The diagram also has an “area where you can run in place so you don’t die as fast”; it actually took me a little while to figure out this must be a gym. And sure, physical exercise and extending one’s life-span are relevant to the idea of a gym – but most people probably have a pretty good idea what a gym is already. The entertainment factor comes from the fact that, while constructed from simple language, this is not a very natural way to describe the thing he’s talking about.
The Up Goer Five, meanwhile, has an area described as: “The kind of air that once burned a big sky bag and people died and someone said ‘Oh, the [humans]!’ (used for burning)”. Which is a fantastic way of describing hydrogen, and totally fits in with Randall’s original intent with his cartoon – which was mainly to be cute. Again, it’s not his work I’m seeking to criticise, but the idea of using the thousand-word vocabulary stratagem as a one-stop solution to more accessible communication.
It’s the same problem as I had with Albert Einstein’s Theory of Relativity – In Words of Four Letters or Less. For the most part, that thing is so well written that you don’t even notice the incredible limitation being worked around. For a page or two it’s an absolute delight to read; it talks you through some basic science background and thought experiments in a way that’s wonderfully simple to follow. There’s almost no chance you’d come up with these kinds of easily readable sentences unless working against a ridiculous and arbitrary restriction.
But while this arbitrary restriction forces you to eschew a great deal of unnecessary jargon, it also stops you from using some really helpful jargon. The word “light”, for instance, comes up a lot in traditional discussions of relativity, and with good reason. It’s crucially important to the topic at hand. It’s also a whole five letters long. While it’s always good to consider how you’re defining your terms, it’s not so great when the same rule which prompts you to do that makes you always talk about a “wave”, instead of light, and a “pull”, instead of gravity. Sometimes a slightly longer or less common word is more helpful, and confuses things less.
Ben Goldacre’s submission to the tumblr is pretty great, but some of them could be improved on by putting some of the jargon back in. Here’s an example:
I work at a school in a very cold place, where I study groups of stars in the sky. Most stars live together in groups of hundred-hundred-hundred-hundred-hundred stars (imagine that)… All of us live near a star that is part of one of these big star-groups, called the White-Drink Way.
This is a case where the thousand-word rule provides a great starting point for explaining things in simple terms, but actively makes things worse if taken too seriously.
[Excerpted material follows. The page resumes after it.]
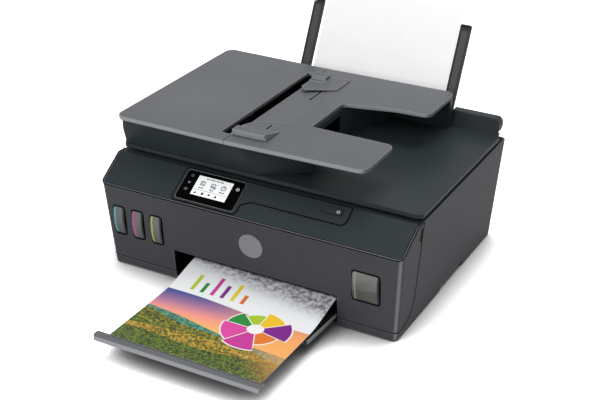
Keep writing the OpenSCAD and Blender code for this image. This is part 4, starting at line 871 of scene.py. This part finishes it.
def badge():
    """Blank round badge: a shallow dished disc with a rounded rim."""
    place = fascia_place(BADGE_X, BADGE_Z)
    bm = bmesh.new()
    rings = [[bm.verts.new(place @ (Vector((x, y, h)) * MM)) for x, y in disc(0, 0, r, BADGE_STEPS)]
             for r, h in BADGE_PROFILE]
    middle = bm.verts.new(place @ Vector((0, 0, BADGE_MIDDLE * MM)))
    for a, b in neighbours(rings[0]):
        bm.faces.new((middle, a, b))
    for inner, outer in zip(rings, rings[1:]):
        wall_between(bm, outer, inner)
    bm.faces.new(rings[-1][::-1])
    mesh = closed_mesh("badge_disc", bm)
    mesh.shade_smooth()
    new_piece("badge_disc", mesh, "case", "steel", "badge_silver")


# --- foam pad ---
PAD_COLUMNS, PAD_ROWS = 30, 22
PAD_CROWN = 0.15 * MM
PAD_EDGE = 4 * MM  # width of the edge that is pulled in
PAD_LIFT = 1.6 * MM  # how far it is pulled up


def foam_pad():
    """The lid's foam pad with its white sheet: crowned below, sides pulled in under the rounded edge."""
    low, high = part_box("document_pad")

    def under_side(a, b):
        x, y = low.x + (high.x - low.x) * a, low.y + (high.y - low.y) * b
        inward = min(x - low.x, high.x - x, y - low.y, high.y - y)
        pulled = 1 - min(1.0, inward / PAD_EDGE)
        swell = math.sin(math.pi * a) * math.sin(math.pi * b)
        return Vector((x, y, low.z + PAD_CROWN * (1 - swell) + PAD_LIFT * pulled ** 2))

    def upper_side(a, b):
        return Vector((*under_side(a, b).xy, high.z))

    bm = bmesh.new()
    grids = [[[bm.verts.new(side(i / PAD_COLUMNS, j / PAD_ROWS)) for j in range(PAD_ROWS + 1)]
              for i in range(PAD_COLUMNS + 1)] for side in (under_side, upper_side)]
    for grid, turn in zip(grids, (-1, 1)):
        for one, other in zip(grid, grid[1:]):
            for j in range(PAD_ROWS):
                bm.faces.new((one[j], other[j], other[j + 1], one[j + 1])[::turn])
    lower, upper = ([row[0] for row in grid[:-1]] + grid[-1][:-1]
                    + [row[-1] for row in grid[:0:-1]] + grid[0][:0:-1] for grid in grids)
    wall_between(bm, lower, upper)
    mesh = closed_mesh("lid_foam_pad", bm)
    mesh.shade_smooth()
    pad = new_piece("lid_foam_pad", mesh, "lid", "white_pad")
    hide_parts("document_pad")


# --- floor, light and camera ---
def floor_material():
    """Pale matt floor; where it is seen it reads as white and keeps the object's shadow, and a painted
    contact shadow darkens it near the printer.
    """
    s, shader = new_material("studio_floor")
    s.feed(shader.inputs["Base Color"], s.mix(s.noise(s.place(), 1.5), rgba("#f2f2f2"), rgba(STUDIO_WHITE)))
    shader.inputs["Roughness"].default_value = 0.9
    shader.inputs["Specular IOR Level"].default_value = 0.1
    # painted contact shadow: ambient occlusion darkens the seen floor near the printer
    hollow = s.add("ShaderNodeAmbientOcclusion", samples=16)
    hollow.inputs["Distance"].default_value = CONTACT_REACH
    shadowed = s.mix(s.ease(hollow.outputs["AO"], 0.20, 0.82), grey(CONTACT_SHADE), grey(FLOOR_WHITE))
    seen, in_gloss = s.seen_rays()
    pale = s.add("ShaderNodeBsdfDiffuse")
    s.feed(pale.inputs["Color"], s.mix(in_gloss, shadowed, rgba(STUDIO_WHITE)))
    choose = s.add("ShaderNodeMixShader")
    for i, value in enumerate((seen, shader.outputs[0], pale.outputs[0])):
        s.feed(choose.inputs[i], value)
    s.feed(s.tree.nodes["Material Output"].inputs[0], choose.outputs[0])


def studio_floor():
    floor_material()
    mesh = bpy.data.meshes.new("studio_floor")
    corners = [(x, y, 0) for x, y in bar(-FLOOR_HALF, -FLOOR_HALF, FLOOR_HALF, FLOOR_HALF)]
    mesh.from_pydata(corners, [], [range(4)])
    mesh.materials.append(FINISHES["studio_floor"])
    floor = bpy.data.objects.new("studio_floor", mesh)
    bpy.context.scene.collection.objects.link(floor)


def soft_box(name, place, aim, width, height, power):
    """Rectangular lamp that looks from place to aim; metres and watts."""
    lamp = bpy.data.lights.new(name, "AREA")
    lamp.shape = "RECTANGLE"
    lamp.size, lamp.size_y, lamp.energy = width, height, power
    box = bpy.data.objects.new(name, lamp)
    box.location = place
    box.rotation_euler = (Vector(aim) - Vector(place)).to_track_quat("-Z", "Y").to_euler()
    bpy.context.scene.collection.objects.link(box)


def studio_light():
    """A dim world that is white where it is seen, and three large soft boxes."""
    world = bpy.data.worlds.new("studio")
    world.use_nodes = True
    world.node_tree.nodes.clear()
    s = Sheet(world.node_tree)
    glow = s.add("ShaderNodeBackground")
    s.feed(glow.inputs["Strength"], s.sum("MULTIPLY_ADD", s.seen_rays()[0], 1.0 - WORLD_LIGHT, WORLD_LIGHT))
    s.feed(s.add("ShaderNodeOutputWorld").inputs[0], glow.outputs[0])
    bpy.context.scene.world = world
    soft_box("key_light", (-0.4, -2.0, 1.9), (0, -0.05, 0.1), 1.4, 1.2, 28)
    soft_box("front_light", (-0.4, -2.7, 0.8), (0, 0, 0.1), 1.4, 0.8, 9)
    soft_box("top_light", (0.3, 0.5, 2.25), (0, 0, 0.1), 1.5, 1.2, 28)


def camera():
    """Camera in front of the right corner, looking down at the printer and slightly rolled."""
    back = Vector((math.sin(CAMERA_TURN) * math.cos(CAMERA_DROP),
                   -math.cos(CAMERA_TURN) * math.cos(CAMERA_DROP), math.sin(CAMERA_DROP)))
    level = (-back).cross(Vector((0, 0, 1))).normalized()
    rise = level.cross(-back)
    right = level * math.cos(CAMERA_ROLL) + rise * math.sin(CAMERA_ROLL)
    up = -level * math.sin(CAMERA_ROLL) + rise * math.cos(CAMERA_ROLL)
    data = bpy.data.cameras.new("camera")
    data.lens = CAMERA_LENS
    data.sensor_width = 36
    data.clip_start, data.clip_end = 0.01, 50
    eye = bpy.data.objects.new("camera", data)
    eye.matrix_world = axes_at(right, up, back, CAMERA_PLACE)
    bpy.context.scene.collection.objects.link(eye)
    bpy.context.scene.camera = eye


make_finishes()
dress_solids()
seams()
cover_splits()
finger_notch_shade()
tray_rail_highlight()
support_caps()
screen_marks()
lens_marks()
button_marks()
badge()
foam_pad()
studio_floor()
studio_light()
camera()
bpy.context.scene.view_settings.view_transform = "Standard"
Not being able to use the word “galaxy”, or correctly name our one as the Milky Way, is a hindrance to communication.
Great science communication is really hard to get right, and #upgoerfive seems like a great way to get people thinking and talking about how they might do it better. But no single, all-encompassing rule is going to be the answer to everything – especially not if we refuse to bend it a little when common sense tells us we should.
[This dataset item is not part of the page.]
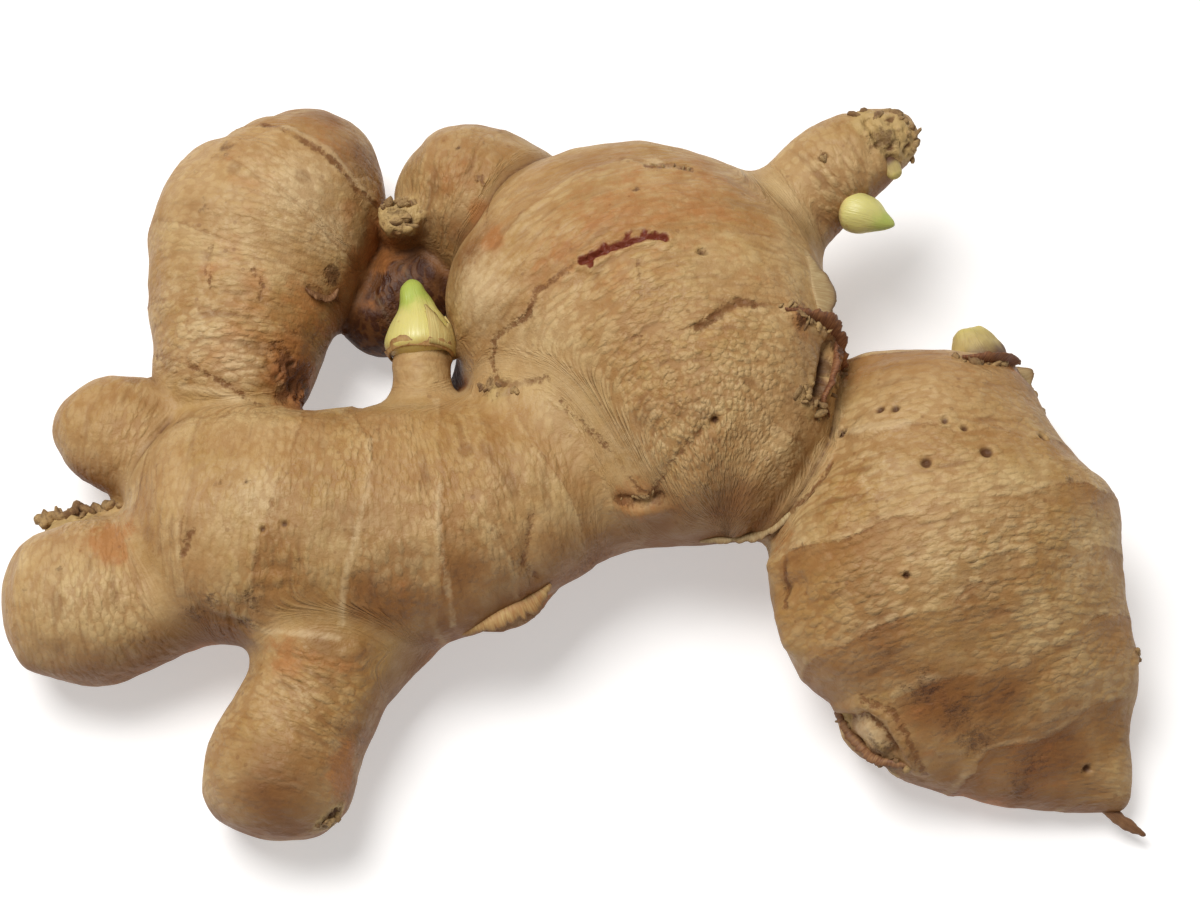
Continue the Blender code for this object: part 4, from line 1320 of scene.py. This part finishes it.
BUD_GRID = {"around": 56, "along": 44}
BUDS = {
    "shoot_bud": {
        "blunt": (2.5, 1.5),
        "stations": [
            (-24.2, 17.8, 24.5, 4.2, 4.2), (-24.4, 20.3, 25, 5.55, 5.5), (-24.6, 23.2, 25.5, 4.9, 4.9),
            (-25, 26.2, 26, 3.15, 3.15), (-25.6, 28.8, 26.5, 2.1, 2.1), (-25.9, 31, 26.8, 1.35, 1.35),
        ],
    },
    "side_bud": {
        "blunt": (1.6, 0.6),
        "stations": [
            (43.3, 42.2, 29.3, 2.7, 2.7), (45.6, 41.4, 30, 3.35, 3.3), (47.9, 40.6, 30.3, 2.95, 2.9),
            (49.8, 39.6, 30.5, 1.75, 1.7), (51.8, 38.8, 30.6, 0.45, 0.45),
        ],
    },
    "tip_bud": {
        "blunt": (0.8, 0.6),
        "stations": [
            (50.6, 50, 32, 1.2, 1.2), (51.6, 48.2, 32.2, 1.45, 1.4), (52.4, 46.4, 32.3, 0.85, 0.8),
        ],
    },
    "dry_bud": {
        "blunt": (1.5, 1.5),
        "stations": [
            (66, 16.6, 22.3, 3.4, 3.4), (65.5, 18.6, 22.8, 4.6, 4), (64.7, 20.6, 23.2, 3.9, 3.5),
            (64, 22.6, 23.6, 3, 2.7), (63.6, 24, 23.8, 2.2, 2.1),
        ],
    },
}

# Each bud's node, how lumpy and how ribbed it is, its seed, its slot and its finish.
BUD_FINISHES = [
    ("shoot_bud", 0.12, 0.12, 31, "green_bud", "waxy"),
    ("side_bud", 0.08, 0.06, 32, "green_bud", "plump"),
    ("dry_bud", 0.35, 0.1, 36, "dry_bud", "dried"),
    ("tip_bud", 0.15, 0.1, 34, "dry_bud", "dried"),
]

# Each finish: the colours at the base, in the middle and at the tip, the shares of the bud's length where the
# base's colour ends and the tip's starts, and the roughness.
BUD_LOOKS = {
    "waxy": ((0.62, 0.47, 0.15, 1), (0.68, 0.60, 0.20, 1), (0.42, 0.50, 0.09, 1), 0.26, 0.5, 0.34),
    "plump": ((0.64, 0.50, 0.19, 1), (0.66, 0.60, 0.21, 1), (0.46, 0.52, 0.12, 1), 0.24, 0.55, 0.34),
    "dried": ((0.12, 0.055, 0.028, 1), (0.50, 0.38, 0.14, 1), (0.60, 0.50, 0.15, 1), 0.62, 0.7, 0.55),
}


def fine_bud(node, lumps, ribs, seed):
    """A bud in its CAD node's place, with the share of the way to its tip stored for its colours."""
    bud = BUDS[node]
    mesh = swelling_mesh(bud["stations"], bud["blunt"], grid=BUD_GRID)
    points, normals = mesh_points(mesh), mesh_normals(mesh)
    reading = lobe_reading(points, bud)
    share = np.clip(reading["along"] / spine_length(bud["stations"]), 0, 1)
    turn = np.arctan2(reading["above"], reading["aside"])
    rise = lumps * waves(points, 2.0, seed) * (0.3 + share)
    rise += ribs * np.cos(turn * 3 + share * 4.0) * share * (1 - share) * 2
    put_points(mesh, points + normals * rise[:, None])
    put_values(mesh, "tip", share, turn, reading["along"])
    mesh.shade_smooth()
    return new_object(node + "_flesh", mesh)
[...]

Mostly for the sake of completion (I’m not a scientist), here’s an #upgoerfive-valid description of my job (created with the help of the text editor):
People work at their jobs most of their lives, to get money to buy things, like a house and food, and also fun stuff like games and books. When you stop working because you get too old, you’ll still need food and fun things, but you won’t have this money from your job any more.
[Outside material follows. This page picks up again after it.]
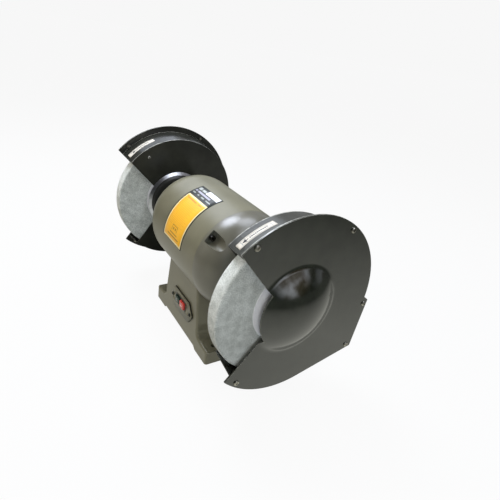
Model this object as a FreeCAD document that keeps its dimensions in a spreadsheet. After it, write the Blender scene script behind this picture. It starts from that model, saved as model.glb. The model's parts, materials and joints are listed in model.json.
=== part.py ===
import FreeCAD, Part
import math
import os
import Sketcher

# Bench grinder with two 250 mm wheels. All sizes are millimetres and angles are degrees.
# The frame stands on its feet: origin at the middle of the underside, +X along the shaft to
# the right-hand wheel, -Y to the operator, +Z up. Every piece is drawn about the shaft's own
# centre and then raised by axis_height.

os.makedirs("parts", exist_ok=True)

driving_sizes = [
    ("axis_height", 197),
    # motor frame, end bells and the bolts that tie them
    ("barrel_radius", 92),
    ("barrel_half_length", 90),
    ("barrel_bore", 78),
    ("seam_gap", 0.1),
    ("bell_edge_radius", 91.9),
    ("bell_shoulder", 55),
    ("bell_cavity_radius", 66),
    ("bell_wall", 10),
    ("bell_lip", 4),
    ("hub_wall", 7),
    ("bearing_lip", 2),
    ("shaft_gap", 2),
    ("spigot_radius", 34),
    ("spigot_recess", 9),
    ("tie_bolt_circle", 85),
    ("tie_bolt_radius", 3),
    ("tie_bolt_high_angle", 39.3),
    ("tie_bolt_low_angle", 55),
    ("tie_bolt_head", 5),
    ("pocket_circle", 87.5),
    ("pocket_radius", 12.3),
    ("pocket_flange", 6),
    ("thread_depth", 16),
    # rotor, stator and bearings
    ("stator_bore", 45),
    ("stack_half_length", 35),
    ("slot_count", 24),
    ("slot_width", 5),
    ("slot_depth", 18),
    ("winding_overhang", 25),
    ("winding_gap", 0.3),
    ("winding_lift", 2),
    ("overhang_step", 4),
    ("air_gap", 0.5),
    ("rotor_seat_radius", 15),
    ("end_ring_width", 8),
    ("end_ring_bore", 27),
    ("end_ring_step", 2),
    ("bearing_bore", 12.5),
    ("bearing_radius", 26),
    ("bearing_width", 15),
    ("ball_count", 9),
    ("race_thickness", 4.5),
    ("groove_depth", 1.65),
    ("fit_clearance", 0.03),
    ("ball_clearance", 0.15),
    # spindle ends, wheels and flanges
    ("spindle_radius", 10),
    ("spindle_overhang", 5),
    ("spindle_chamfer", 2),
    ("wheel_radius", 125),
    ("wheel_width", 25),
    ("wheel_bore", 16),
    ("wheel_setback", 13),
    ("wheel_edge", 1.2),
    ("blotter_radius", 64),
    ("blotter_thickness", 0.8),
    ("flange_radius", 45),
    ("flange_thickness", 9.5),
    ("flange_rim", 5),
    ("flange_hub_radius", 22),
    ("flange_relief", 1.5),
    ("flange_land_radius", 33.75),
    ("nut_flats", 30),
    ("nut_height", 16),
    ("nut_chamfer_height", 2.4),
    ("nut_face_radius", 14.4),
    # wheel guards
    ("guard_width", 53.5),
    ("guard_sheet", 1.5),
    ("guard_rim_margin", 28),
    ("guard_low_shrink", 4.5),
    ("guard_rear_extra", 10.6),
    ("guard_rear_tilt", 6.3),
    ("guard_bottom_rise", 14.3),
    ("guard_step_shrink", 71),
    ("guard_step_angle", 53.5),
    ("band_inset", 12),
    ("band_draft", 5),
    ("opening_apex", 19),
    ("opening_half_angle", 50.3),
    ("plate_arc_radius", 60),
    ("cover_arc_radius", 65),
    ("guard_tilt_left", 4),
    ("plate_hole_radius", 36),
    ("outlet_drop", 67),
    ("outlet_height", 50),
    ("outlet_margin", 8),
    ("outlet_depth", 38.25),
    ("dome_foot_radius", 79),
    ("dome_fillet", 16),
    ("dome_slope", 36),
    # what carries the guards
    ("mount_neck_radius", 44),
    ("mount_flange_radius", 65),
    ("mount_rim_radius", 54),
    ("mount_flange_thickness", 8),
    ("mount_start_gap", 1.9),
    ("mount_length", 52),
    ("mount_screw_circle", 56),
    ("mount_thread_depth", 6),
    ("thread_end_gap", 0.6),
    ("grub_relief", 1),
    ("grub_socket_start", 6),
    ("grub_socket_radius", 1.65),
    ("socket_share", 0.5),
    ("socket_floor_share", 0.45),
    ("guard_screw_radius", 3),
    ("guard_screw_head", 5.5),
    ("guard_screw_head_height", 3.2),
    ("cover_screw_radius", 2),
    ("cover_screw_head", 4.5),
    ("cover_screw_head_height", 2.6),
    ("cover_screw_inset", 7.8),
    ("cover_screw_upper_inset", 10.14),
    ("cover_screw_lower_inset", 11.7),
    ("cover_screw_rear_angle", 57),
    ("cover_screw_front_angle", 127),
    ("cover_screw_low_angle", 233),
    ("cover_nut_flats", 7),
    ("cover_nut_height", 3.2),
    ("screw_end", 1),
    ("hole_clearance", 0.3),
    ("side_screw_circle", 120),
    ("side_screw_angle", 120),
    ("side_screw_head", 3.3),
    ("side_screw_head_height", 1.92),
    ("cutter_overlap", 10),
    # pedestal
    ("pedestal_depth", 128.6),
    ("pedestal_top_half", 62),
    ("pedestal_waist_half", 76),
    ("pedestal_waist_rise", 12),
    ("pedestal_join_drop", 46),
    ("foot_half_length", 122),
    ("foot_height", 27),
    ("foot_slope", 3),
    ("foot_root_radius", 16),
    ("pedestal_wall", 7),
    ("pedestal_edge_radius", 5),
    ("relief_height", 5.5),
    ("relief_half", 69),
    ("relief_run", 7),
    ("hollow_bottom_half", 65),
    ("base_cover_thickness", 1.5),
    ("base_cover_margin", 3),
    ("base_boss_radius", 6),
    ("base_boss_inset", 7),
    ("base_boss_height", 24),
    ("base_hole_end", 4),
    ("base_screw_length", 14.4),
    ("base_screw_head", 4.05),
    ("base_screw_head_height", 2.08),
    ("foot_hole_radius", 5.5),
    ("foot_hole_half_x", 107),
    ("foot_hole_half_y", 42),
    ("wire_hole_radius", 9),
    ("wire_hole_shift", 50),
    # switch, capacitor, terminals and cord gland
    ("switch_height", 63.5),
    ("switch_shift", 8.5),
    ("switch_plate_half_length", 48),
    ("switch_plate_flat_half", 33),
    ("switch_plate_half_height", 22.5),
    ("switch_plate_tip_half", 3),
    ("switch_plate_thickness", 2.5),
    ("switch_screw_spacing", 80),
    ("switch_screw_head", 3.6),
    ("bezel_margin", 1.5),
    ("bezel_thickness", 0.8),
    ("switch_case_depth", 34),
    ("switch_case_wall", 1.1),
    ("switch_gap", 0.2),
    ("case_shift", -2.4),
    ("case_lift", 2.4),
    ("button_length", 19),
    ("button_height", 14),
    ("button_gap", 0.3),
    ("button_rib", 1.2),
    ("button_rise", 3.6),
    ("button_depth", 8),
    ("button_travel", 3),
    ("button_edge_radius", 0.8),
    ("tag_width", 4.8),
    ("tag_length", 8.5),
    ("tag_thickness", 0.8),
    ("tag_root", 0.5),
    ("capacitor_radius", 18),
    ("capacitor_length", 62),
    ("capacitor_shift", 9.3),
    ("capacitor_neck_radius", 12.6),
    ("capacitor_neck_length", 5),
    ("strap_thickness", 1.2),
    ("strap_width", 12),
    ("strap_shift", 24.8),
    ("strap_wall_gap", 0.3),
    ("strap_clearance", 0.05),
    ("strap_foot_drop", 9),
    ("strap_foot_height", 39.6),
    ("terminal_count", 4),
    ("terminal_length", 40),
    ("terminal_shift", 10),
    ("terminal_rise", 15),
    ("terminal_height", 18),
    ("terminal_depth", 14),
    ("terminal_well_radius", 3),
    ("terminal_well_depth", 8.4),
    ("gland_radius", 8),
    ("gland_flange_radius", 12),
    ("gland_flange_thickness", 5),
    ("gland_collar_radius", 7.2),
    ("gland_collar_length", 14),
    ("gland_stem_reach", 6),
    ("gland_bore", 4.5),
    ("gland_height", 47),
    ("gland_shift", 40),
    # labels
    ("label_start", -40.4),
    ("label_length", 80),
    ("label_first_angle", 101),
    ("label_last_angle", 178),
    ("label_thickness", 0.25),
    ("arrow_label_right_start", 14),
    ("arrow_label_left_start", 18),
    ("arrow_label_width", 12),
    ("arrow_label_first_angle", 107),
    ("arrow_label_last_angle", 133),
]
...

You might have a family who can help look after you, but your family might not have enough money themselves to make sure you have enough food and can stay safe and happy. Or you might not have a family who can help you anyway.
If things were good for you, then when you were working you got more money than you needed to spend, and kept some of it to spend later when you got old and didn’t have a job any more. But you might also have made a deal, with the people you worked for, to put some money in a sort of money-box.
The way this money-box works is, you agree to put some money in there each month, out of the money you would get for doing your job. But you can’t just take it out of the box when you like – you have to agree to leave it in the box until you get old and aren’t going to work at your job any more.
So far it sounds the same as any other money-box you might put money into, only not as good because you can’t take the money out when you like. But there are some more good things about it that make people want to use these money-boxes. One good thing is that the people who give you a job put some money into the money-box too, for you to have later. Another is that the people who control the bit of land you live on won’t take away a little piece of the money when you put it in the box, the way they do with the other money you get from your job.
This money-box is also different because of what happens when you open it when you get old. You don’t just get to take all the money out and spend it, but you can use it to get someone else to pay you a small bit of money, every so often, for the rest of your life. A big group of people will take the money-box and then pay you as if you still had a job (though it will probably be quite a bit less than you were paid when you did have a job.)
People often have lots of questions about how much money is in their money-box, and how much money that means they will get every month when they’re old. They also might have another money-box somewhere else, and maybe another and another, and they want to put all their money from all their boxes into one money-box, to make things easy. They ask me things like this and I write them letters with answers which will help them (if I am good at my job). They also might decide that they have got old enough to open their money-box sooner or later than other people usually do, and I can help them do that.
There are lots of other things about the money-boxes too, because there is a very big set of things you are and aren’t allowed to do, set down by the people who control the bit of land we live on, and this set of things keeps changing and making things hard to understand easily. These other things probably aren’t that interesting and I’ve done lots of talking already so I’ll stop now.
(Can you feel how badly I wanted to just call it a pension? It would’ve made things much easier.)